EPO express
rendered 07 July 1981
In the earlier decision J005/80 the board of appeal had stated that when a professional representative entrusts an assistant in his office he needs to train and supervise this assistant in order to demonstrate due care. In this decision the professional representative had entrusted a substitute of his accountant with the payment of an appeal fee, because the accountant was on holiday. The substitute failed to pay the appeal fee. The board decided that the professional representative must train and supervise the substitute of an assistant with the same standard of due care in order to be entitled to benefit from a re-stablishment of rights.
In a decision of the board of appeal the decision will most of the time speak of the appellant which is the person, or company in which name an appeal has been lodged. To make the decision more comprehensive this annotated summary uses the term “applicant” for the applicant of the European patent application also for the time after the applicant had lodged the appeal.
This case is cited in about 35 decision on re-establishment of rights and therefore is one of the most cited decisions.
The appeal J 0016/82 is directed against the Decision of the Receiving Section of the European Patent Office refusing an application the retroactive recognition of a priority. The representative filed a notice of appeal, together with the Statement of Grounds in time to contest the decision of the Receiving Section of the EPO, but no appeal fee was paid at that time.
In response to a letter from the rapporteur of the Board of Appeal drawing the representative's attention to the fact that the appeal fee had not been paid and that therefore, pursuant to Article 108, second sentence, EPC, it was deemed that the appeal had not yet been filed the representative filed an application for re-establishment of rights and enclosed a cheque to cover the appeal fee and the fee for this application. As grounds for the application he stated that he had given his firm's accounts department instructions to pay the fee, but that those instructions had not been carried out. The head of the accounts department had been on holiday and had been replaced by a substitute. That substitute had "since been given notice, also because of further proven instances of unreliability."
The rapporteur pointed out that those facts did not constitute grounds for re-establishment of rights and the representative then further stated that the substitute responsible for the omission had appeared to offer every guarantee of reliability since he had had responsibility, as a holiday replacement, for the whole accounts department of an undertaking employing some 60 staff. The substitute's training and previous experience gave every indication that he would correctly carry out the duties assigned to him."
The substantive appeal submissions can only be considered if it is established that an appeal within the terms of Article 106 EPC et seq. has been filed and is admissible under Article 110(1) EPC.

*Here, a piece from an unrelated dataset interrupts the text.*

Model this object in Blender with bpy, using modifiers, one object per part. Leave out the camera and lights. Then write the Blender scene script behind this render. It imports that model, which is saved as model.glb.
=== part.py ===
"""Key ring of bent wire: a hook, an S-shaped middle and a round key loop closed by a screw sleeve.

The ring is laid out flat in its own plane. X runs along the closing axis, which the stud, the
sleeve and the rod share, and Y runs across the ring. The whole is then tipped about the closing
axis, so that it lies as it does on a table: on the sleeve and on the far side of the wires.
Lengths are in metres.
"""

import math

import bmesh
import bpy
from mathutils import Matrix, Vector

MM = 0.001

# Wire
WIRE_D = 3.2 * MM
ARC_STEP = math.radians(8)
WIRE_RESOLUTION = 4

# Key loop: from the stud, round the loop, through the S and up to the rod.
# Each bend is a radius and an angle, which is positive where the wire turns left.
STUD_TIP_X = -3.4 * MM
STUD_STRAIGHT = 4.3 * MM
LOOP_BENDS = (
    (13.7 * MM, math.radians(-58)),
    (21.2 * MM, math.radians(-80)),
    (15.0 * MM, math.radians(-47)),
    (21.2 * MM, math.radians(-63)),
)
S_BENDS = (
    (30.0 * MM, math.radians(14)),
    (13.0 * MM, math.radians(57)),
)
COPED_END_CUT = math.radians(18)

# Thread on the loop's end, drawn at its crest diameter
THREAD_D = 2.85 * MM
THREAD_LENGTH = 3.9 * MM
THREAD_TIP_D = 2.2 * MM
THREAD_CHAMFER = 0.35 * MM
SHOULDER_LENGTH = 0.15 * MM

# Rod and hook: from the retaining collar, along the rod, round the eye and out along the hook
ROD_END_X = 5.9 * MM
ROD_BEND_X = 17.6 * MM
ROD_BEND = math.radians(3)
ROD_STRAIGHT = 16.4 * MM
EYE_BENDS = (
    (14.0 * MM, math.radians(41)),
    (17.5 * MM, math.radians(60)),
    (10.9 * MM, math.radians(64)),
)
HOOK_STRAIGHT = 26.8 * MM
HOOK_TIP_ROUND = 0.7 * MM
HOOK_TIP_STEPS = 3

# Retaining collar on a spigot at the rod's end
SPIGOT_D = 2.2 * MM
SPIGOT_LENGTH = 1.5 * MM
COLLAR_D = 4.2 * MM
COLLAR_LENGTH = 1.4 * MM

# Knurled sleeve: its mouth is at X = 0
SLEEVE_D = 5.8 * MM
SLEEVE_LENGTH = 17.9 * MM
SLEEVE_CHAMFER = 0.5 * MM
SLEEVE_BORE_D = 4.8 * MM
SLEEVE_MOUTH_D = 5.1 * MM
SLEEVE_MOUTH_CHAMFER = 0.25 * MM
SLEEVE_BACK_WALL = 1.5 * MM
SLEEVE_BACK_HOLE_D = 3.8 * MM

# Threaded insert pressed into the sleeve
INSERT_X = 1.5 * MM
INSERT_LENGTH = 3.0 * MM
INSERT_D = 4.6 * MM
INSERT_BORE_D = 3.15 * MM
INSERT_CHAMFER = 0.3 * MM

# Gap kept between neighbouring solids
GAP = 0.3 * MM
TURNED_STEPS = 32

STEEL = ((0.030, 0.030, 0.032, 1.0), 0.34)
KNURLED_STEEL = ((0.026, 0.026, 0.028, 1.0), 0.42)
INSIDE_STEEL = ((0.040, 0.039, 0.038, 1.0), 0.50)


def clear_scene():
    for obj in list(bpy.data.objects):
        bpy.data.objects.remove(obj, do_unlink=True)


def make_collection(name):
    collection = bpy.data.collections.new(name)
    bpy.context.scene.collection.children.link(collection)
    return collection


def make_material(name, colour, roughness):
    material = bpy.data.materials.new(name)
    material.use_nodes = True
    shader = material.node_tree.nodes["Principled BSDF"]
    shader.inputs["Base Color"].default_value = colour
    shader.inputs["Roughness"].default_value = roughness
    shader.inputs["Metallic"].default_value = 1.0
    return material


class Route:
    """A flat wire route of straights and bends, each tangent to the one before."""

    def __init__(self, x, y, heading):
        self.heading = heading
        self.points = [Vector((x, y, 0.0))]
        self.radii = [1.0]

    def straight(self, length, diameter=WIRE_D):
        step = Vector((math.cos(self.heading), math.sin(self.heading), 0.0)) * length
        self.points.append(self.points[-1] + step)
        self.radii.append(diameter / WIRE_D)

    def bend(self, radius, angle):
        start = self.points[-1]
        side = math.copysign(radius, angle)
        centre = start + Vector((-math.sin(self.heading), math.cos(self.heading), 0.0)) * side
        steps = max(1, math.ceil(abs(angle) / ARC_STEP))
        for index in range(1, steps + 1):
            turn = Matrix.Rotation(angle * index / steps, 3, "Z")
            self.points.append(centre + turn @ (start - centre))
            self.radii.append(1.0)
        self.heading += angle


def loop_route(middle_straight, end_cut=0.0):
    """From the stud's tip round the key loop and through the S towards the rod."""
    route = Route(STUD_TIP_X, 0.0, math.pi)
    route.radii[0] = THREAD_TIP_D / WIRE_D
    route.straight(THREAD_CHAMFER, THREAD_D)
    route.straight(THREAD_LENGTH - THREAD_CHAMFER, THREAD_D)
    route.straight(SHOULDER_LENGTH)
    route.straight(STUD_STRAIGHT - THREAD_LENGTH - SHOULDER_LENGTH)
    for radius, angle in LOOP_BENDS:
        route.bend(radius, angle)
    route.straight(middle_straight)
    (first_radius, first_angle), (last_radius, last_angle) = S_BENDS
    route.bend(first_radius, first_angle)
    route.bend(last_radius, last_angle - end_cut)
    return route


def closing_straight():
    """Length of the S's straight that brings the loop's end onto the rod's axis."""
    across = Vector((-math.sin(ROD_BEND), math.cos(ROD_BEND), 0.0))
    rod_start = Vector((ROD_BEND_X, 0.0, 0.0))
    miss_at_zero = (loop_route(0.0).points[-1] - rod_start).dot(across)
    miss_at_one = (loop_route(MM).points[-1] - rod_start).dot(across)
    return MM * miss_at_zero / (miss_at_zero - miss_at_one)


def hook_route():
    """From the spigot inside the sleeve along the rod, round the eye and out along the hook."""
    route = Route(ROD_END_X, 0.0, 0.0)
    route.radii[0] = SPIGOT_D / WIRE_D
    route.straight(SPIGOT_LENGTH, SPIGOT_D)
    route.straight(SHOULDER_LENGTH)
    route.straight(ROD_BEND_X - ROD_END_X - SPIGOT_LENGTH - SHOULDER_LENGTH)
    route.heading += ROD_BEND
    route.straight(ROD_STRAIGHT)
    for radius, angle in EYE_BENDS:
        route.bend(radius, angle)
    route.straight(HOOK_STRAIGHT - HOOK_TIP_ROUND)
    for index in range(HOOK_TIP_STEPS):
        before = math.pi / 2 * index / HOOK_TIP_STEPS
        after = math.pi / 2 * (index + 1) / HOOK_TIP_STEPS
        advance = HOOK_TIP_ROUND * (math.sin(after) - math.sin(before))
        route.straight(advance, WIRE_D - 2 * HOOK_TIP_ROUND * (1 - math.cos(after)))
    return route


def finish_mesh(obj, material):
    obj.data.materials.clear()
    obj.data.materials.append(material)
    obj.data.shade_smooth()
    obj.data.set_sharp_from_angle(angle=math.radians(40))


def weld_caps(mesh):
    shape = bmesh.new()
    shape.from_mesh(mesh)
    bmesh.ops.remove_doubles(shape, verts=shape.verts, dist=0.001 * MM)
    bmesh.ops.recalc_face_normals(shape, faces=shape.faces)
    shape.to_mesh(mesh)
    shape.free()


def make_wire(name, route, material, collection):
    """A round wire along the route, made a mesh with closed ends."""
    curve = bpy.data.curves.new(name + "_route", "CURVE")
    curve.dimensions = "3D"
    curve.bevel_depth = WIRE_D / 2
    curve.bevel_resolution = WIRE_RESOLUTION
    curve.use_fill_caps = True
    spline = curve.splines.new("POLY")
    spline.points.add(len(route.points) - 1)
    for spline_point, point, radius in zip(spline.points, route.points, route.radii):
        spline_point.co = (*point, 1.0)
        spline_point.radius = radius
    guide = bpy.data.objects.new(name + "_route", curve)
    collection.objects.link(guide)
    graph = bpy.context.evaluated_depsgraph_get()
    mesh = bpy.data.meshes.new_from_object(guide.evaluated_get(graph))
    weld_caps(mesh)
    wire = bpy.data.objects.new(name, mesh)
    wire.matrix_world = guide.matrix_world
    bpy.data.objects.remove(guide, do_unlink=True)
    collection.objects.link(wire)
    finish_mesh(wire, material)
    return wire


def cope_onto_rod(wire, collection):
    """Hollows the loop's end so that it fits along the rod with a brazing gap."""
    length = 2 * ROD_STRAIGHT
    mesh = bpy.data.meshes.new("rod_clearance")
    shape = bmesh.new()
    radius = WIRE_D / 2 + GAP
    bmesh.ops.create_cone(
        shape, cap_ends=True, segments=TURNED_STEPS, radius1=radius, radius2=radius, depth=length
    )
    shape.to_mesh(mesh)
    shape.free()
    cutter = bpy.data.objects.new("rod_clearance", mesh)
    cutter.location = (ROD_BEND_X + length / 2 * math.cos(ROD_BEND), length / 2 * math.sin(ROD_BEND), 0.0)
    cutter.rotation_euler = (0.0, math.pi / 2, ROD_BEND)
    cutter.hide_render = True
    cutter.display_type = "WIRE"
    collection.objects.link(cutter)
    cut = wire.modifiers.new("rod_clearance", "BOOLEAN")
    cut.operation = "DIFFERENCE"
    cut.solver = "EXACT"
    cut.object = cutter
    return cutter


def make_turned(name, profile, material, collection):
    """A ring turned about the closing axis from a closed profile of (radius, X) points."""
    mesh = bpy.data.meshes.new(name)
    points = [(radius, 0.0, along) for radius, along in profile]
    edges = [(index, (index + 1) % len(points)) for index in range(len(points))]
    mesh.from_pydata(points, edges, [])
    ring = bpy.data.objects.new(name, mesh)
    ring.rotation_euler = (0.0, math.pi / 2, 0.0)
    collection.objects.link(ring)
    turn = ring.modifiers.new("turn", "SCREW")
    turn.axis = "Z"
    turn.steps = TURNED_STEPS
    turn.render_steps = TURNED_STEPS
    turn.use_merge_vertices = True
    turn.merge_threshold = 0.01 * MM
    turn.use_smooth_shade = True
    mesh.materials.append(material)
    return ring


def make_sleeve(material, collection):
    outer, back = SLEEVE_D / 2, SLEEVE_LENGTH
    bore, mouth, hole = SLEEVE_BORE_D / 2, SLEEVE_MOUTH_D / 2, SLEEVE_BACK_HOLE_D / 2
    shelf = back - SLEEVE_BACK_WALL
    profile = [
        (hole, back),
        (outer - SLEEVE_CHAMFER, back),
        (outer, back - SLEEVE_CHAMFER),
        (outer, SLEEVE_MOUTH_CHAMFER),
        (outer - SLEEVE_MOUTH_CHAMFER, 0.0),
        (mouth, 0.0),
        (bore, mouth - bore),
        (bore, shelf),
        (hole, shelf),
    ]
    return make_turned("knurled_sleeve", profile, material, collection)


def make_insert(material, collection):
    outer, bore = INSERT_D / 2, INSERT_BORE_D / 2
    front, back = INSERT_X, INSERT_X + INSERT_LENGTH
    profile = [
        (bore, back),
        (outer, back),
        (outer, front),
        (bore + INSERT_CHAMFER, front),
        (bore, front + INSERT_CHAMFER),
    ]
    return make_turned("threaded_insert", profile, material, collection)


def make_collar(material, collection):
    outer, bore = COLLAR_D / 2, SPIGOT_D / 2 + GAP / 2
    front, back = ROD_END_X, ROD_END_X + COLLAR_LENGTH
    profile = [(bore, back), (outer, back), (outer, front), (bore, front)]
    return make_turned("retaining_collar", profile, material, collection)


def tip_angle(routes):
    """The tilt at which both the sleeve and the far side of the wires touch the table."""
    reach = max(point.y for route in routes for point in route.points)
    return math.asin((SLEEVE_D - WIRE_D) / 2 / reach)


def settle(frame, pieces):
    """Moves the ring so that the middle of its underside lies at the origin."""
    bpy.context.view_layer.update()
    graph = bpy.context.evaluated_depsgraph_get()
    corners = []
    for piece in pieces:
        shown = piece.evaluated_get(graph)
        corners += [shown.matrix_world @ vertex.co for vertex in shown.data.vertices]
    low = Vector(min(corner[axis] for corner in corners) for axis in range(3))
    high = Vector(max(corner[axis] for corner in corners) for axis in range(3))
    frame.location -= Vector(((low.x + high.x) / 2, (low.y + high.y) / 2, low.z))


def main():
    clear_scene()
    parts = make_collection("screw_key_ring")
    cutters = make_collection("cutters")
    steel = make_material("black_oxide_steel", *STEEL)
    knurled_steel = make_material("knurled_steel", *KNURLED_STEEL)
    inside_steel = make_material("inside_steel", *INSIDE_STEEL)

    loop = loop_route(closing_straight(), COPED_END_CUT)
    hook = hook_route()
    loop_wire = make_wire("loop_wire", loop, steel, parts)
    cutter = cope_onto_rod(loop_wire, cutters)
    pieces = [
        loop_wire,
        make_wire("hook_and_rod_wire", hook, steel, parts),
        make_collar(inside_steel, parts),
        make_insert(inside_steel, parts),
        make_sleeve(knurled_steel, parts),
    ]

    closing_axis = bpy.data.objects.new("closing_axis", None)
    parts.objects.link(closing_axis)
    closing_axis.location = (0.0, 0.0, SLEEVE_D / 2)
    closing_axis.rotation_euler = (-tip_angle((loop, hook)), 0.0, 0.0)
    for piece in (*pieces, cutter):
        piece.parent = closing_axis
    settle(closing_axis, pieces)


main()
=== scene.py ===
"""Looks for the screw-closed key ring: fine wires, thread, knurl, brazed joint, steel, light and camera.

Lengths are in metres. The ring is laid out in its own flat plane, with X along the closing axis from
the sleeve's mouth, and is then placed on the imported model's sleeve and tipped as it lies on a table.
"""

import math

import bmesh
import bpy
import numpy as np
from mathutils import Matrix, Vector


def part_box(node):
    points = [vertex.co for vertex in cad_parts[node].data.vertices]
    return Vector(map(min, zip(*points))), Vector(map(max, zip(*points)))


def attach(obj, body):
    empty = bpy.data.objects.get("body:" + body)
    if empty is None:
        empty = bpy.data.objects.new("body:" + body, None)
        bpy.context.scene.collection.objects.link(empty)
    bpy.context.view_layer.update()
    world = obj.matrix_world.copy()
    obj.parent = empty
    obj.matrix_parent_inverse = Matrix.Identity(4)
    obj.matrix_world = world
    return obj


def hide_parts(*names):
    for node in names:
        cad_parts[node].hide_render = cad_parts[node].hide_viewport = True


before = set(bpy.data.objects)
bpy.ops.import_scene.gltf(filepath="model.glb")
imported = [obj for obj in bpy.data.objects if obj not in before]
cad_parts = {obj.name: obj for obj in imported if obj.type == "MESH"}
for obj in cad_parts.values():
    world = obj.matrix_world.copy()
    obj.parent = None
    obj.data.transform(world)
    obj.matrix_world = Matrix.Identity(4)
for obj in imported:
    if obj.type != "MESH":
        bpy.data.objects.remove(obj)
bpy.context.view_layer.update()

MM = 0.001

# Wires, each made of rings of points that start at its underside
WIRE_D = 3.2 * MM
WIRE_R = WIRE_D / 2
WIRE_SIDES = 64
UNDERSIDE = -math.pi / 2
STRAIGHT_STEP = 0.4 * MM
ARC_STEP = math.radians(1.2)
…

One of the conditions for a valid appeal is that the appeal fee must be paid within the two-month time limit laid down by Article 108 EPC. Otherwise, pursuant to Article 108, second sentence, EPC the appeal is deemed not to have been filed.
The fact is not disputed that the appeal fee was not paid until three months after the expiry of the two-month time limit, namely not until the rapporteur drew the appellant's attention to the non-payment of the appeal fee and the possibility of re-establishment of rights as regards that time limit.

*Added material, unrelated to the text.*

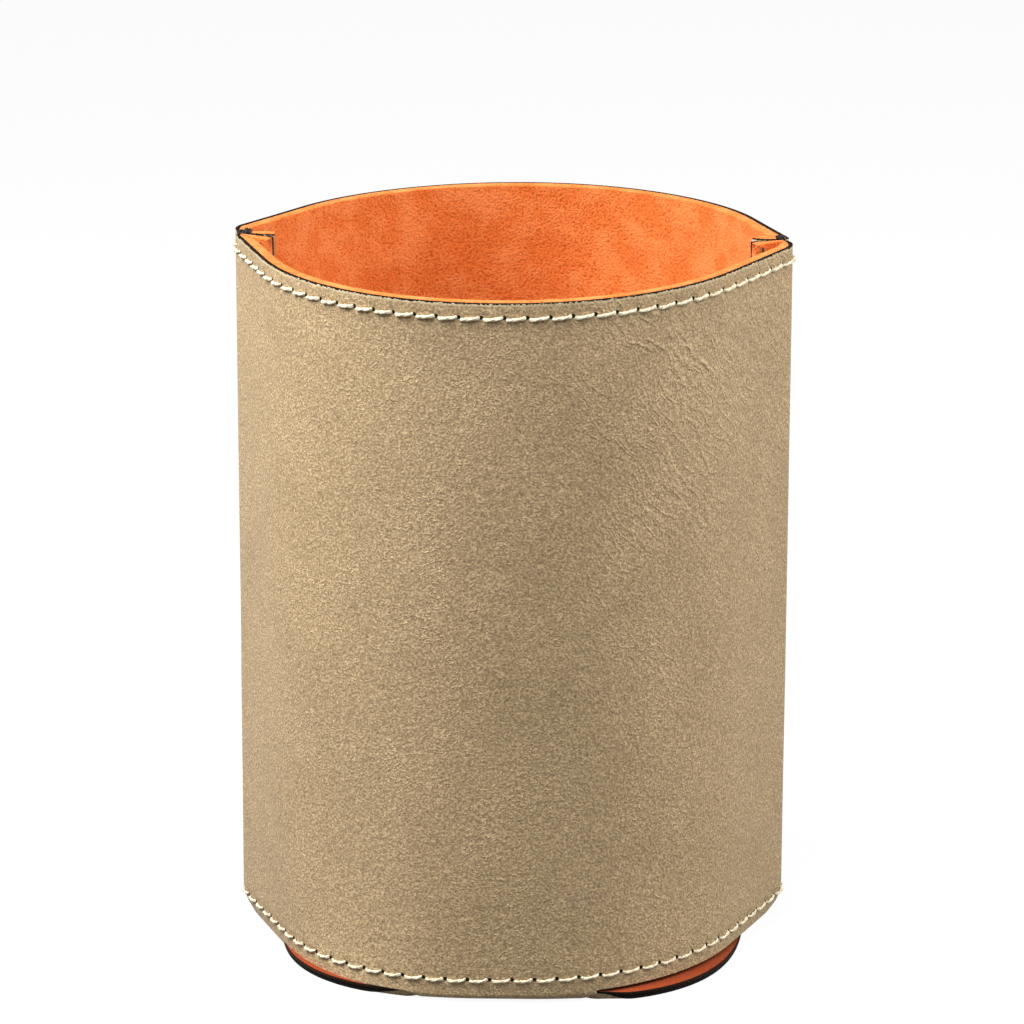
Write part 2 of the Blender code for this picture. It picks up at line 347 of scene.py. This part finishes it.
def sheetFaces(points, places, sheet):
    # the faces of one side, and the inner rings of the base, which are added to the points
    counts = sheet["columns"]
    rows = sheet["rows"]
    columns = 2 * sum(counts) + 1
    middle = columns // 2
    width = 2 * counts[0] + 1
    panelSize = columns * rows + width * foldRows
    faces = []
    folds = []
    for start in (0, panelSize):
        corner = (start + np.arange(rows - 1)[:, None] * columns + np.arange(columns - 1)).ravel()
        faces += np.stack([corner, corner + 1, corner + columns + 1, corner + columns], axis=1).tolist()
        upper = list(range(start + middle - counts[0], start + middle + counts[0] + 1))
        for row in range(foldRows):
            first = start + columns * rows + row * width
            lower = list(range(first, first + width))
            faces += [[lower[i], lower[i + 1], upper[i + 1], upper[i]] for i in range(width - 1)]
            upper = lower
        folds.append(upper)
    edge = baseSteps + 1
    right = list(range(2 * panelSize, 2 * panelSize + edge))
    left = list(range(2 * panelSize + edge, 2 * panelSize + 2 * edge))
    ring = folds[0] + right + folds[1] + left
    outline = points[ring]
    outlinePlaces = places[ring]
    level = outline[:, 2].min()
    for scale in baseRings:
        first = len(points)
        lifted = outline * [scale, scale, 0]
        lifted[:, 2] = level + (outline[:, 2] - level) * eased(1 - (1 - scale) / base["fade"])
        points = np.concatenate([points, lifted])
        places = np.concatenate([places, outlinePlaces * [scale, 1]])
        inner = list(range(first, first + len(ring)))
        turned = zip(ring, ring[1:] + ring[:1], inner, inner[1:] + inner[:1])
        faces += [[b, a, c, d] for a, b, c, d in turned]
        ring = inner
    faces.append(ring[::-1])
    return points, places, faces


def borderOf(faces):
    # the edges that only one face has, in its own direction, and the points on them
    uses = {}
    for face in faces:
        for start, end in zip(face, face[1:] + face[:1]):
            key = (start, end) if start < end else (end, start)
            uses[key] = None if key in uses else (start, end)
    cut = [edge for edge in uses.values() if edge]
    return cut, sorted({point for edge in cut for point in edge})


def waysOut(outer, inner, faces, border):
    # each border point's way out of the sheet, from the faces that meet at it
    meeting = {point: [] for point in border}
    for face in faces:
        for point in face:
            if point in meeting:
                meeting[point].append(face)
    out = np.zeros((len(border), 3))
    for row, point in enumerate(border):
        corners = [corner for face in meeting[point] for corner in face]
        within = [corner for corner in corners if corner not in meeting]
        away = outer[point] - outer[within or corners].mean(axis=0)
        through = inner[point] - outer[point]
        through = through / np.linalg.norm(through)
        away = away - through * away.dot(through)
        out[row] = away / max(np.linalg.norm(away), 1e-9)
    return out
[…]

The application for re-establishment of rights was filed and the relevant fee paid within the prescribed two-month time limit and the facts relied on are set out.
The application will be well-founded only if it puts forward and substantiates facts showing that the applicant and representative have exercised all due care required in the circumstances in order to comply with the time limit for payment. If the applicant or representatives has entrusted tasks he has to carry out vis-à-vis the EPO to an assistant, the former will be held liable for any mistakes on the part of the assistant unless he himself has met very specific criteria: he must have chosen the assistant carefully, properly instructed him in the tasks and exercised reasonable supervision of those tasks (J 0005/80).
These conditions also apply in the case of a substitute replacing an assistant who is on holiday, ill or otherwise absent. It is a commonly experienced fact of life that assistants do have to be temporarily replaced from time to time. Where a qualified assistant is absent, therefore, the applicant or representative must either be able to call on a similarly qualified substitute or else must himself take over the work assigned to the assistant.
In a communication from the rapporteur, the appellant was informed of the requirements for re-establishment of rights. The appellant's submissions do not however show that these conditions were met in the case of the substitute.
In J 0005/80 it was expressly pointed out that these requirements relate not only to the selection but also to the instruction and supervision of the assistant; this does not apply to all work without distinction but specifically to those tasks relating to patent. The employee must in fact have been given comprehensive instruction and must be supervised, particularly in the initial stage. It is not enough that, when entrusted with the work, the assistant appeared reliable in the light of his training and previous experience, for this is a normal condition for engaging an employee.
For those reasons it cannot be held that the representative and joint applicant exercised all the due care required in the circumstances within the meaning of Article 122(1) EPC. The appellant cannot therefore be granted re-establishment of rights in respect of the failure to meet the time limit for paying the appeal fee.